─── Material to process

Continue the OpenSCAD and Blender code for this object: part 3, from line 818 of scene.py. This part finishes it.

──────
─── Material to process

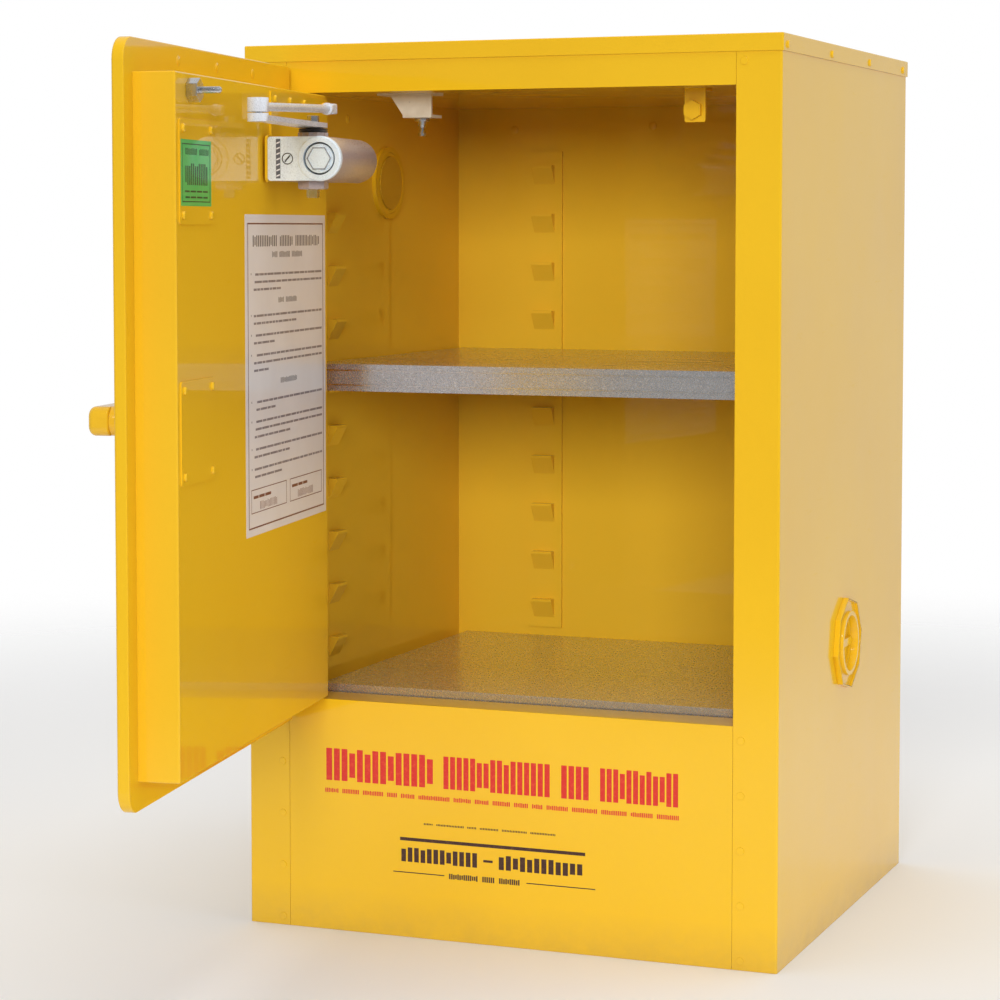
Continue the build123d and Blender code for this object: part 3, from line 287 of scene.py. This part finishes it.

──────
─── Material to process

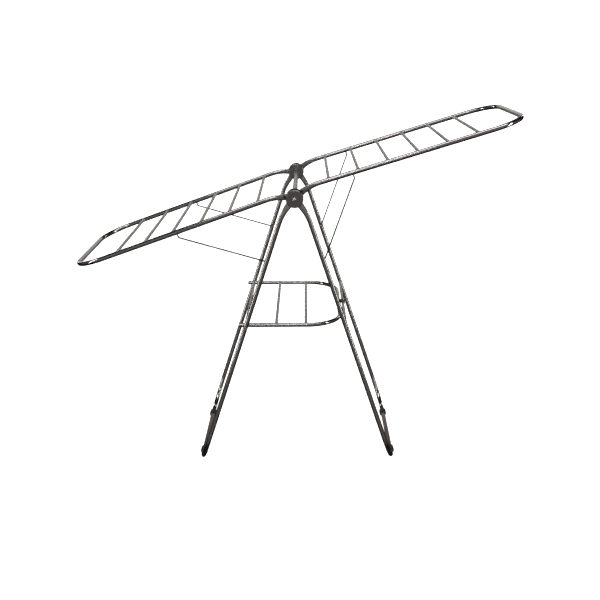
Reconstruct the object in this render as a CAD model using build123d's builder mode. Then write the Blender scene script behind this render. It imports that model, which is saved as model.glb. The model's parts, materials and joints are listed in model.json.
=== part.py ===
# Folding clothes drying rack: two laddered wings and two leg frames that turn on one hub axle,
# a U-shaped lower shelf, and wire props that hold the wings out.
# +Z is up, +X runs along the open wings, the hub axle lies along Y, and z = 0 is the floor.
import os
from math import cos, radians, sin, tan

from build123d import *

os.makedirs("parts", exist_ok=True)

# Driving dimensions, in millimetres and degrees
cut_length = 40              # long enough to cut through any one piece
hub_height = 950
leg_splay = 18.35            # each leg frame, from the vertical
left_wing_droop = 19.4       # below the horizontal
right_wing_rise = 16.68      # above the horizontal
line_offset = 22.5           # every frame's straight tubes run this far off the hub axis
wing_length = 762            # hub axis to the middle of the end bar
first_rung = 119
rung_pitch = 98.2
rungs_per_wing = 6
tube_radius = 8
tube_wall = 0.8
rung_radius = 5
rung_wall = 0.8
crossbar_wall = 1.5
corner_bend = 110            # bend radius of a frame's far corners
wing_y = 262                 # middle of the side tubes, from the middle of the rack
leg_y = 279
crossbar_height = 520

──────

Exercise directions => Indicate how many lines of the material include the word "code"; the number alone is required.

Worked answer => 2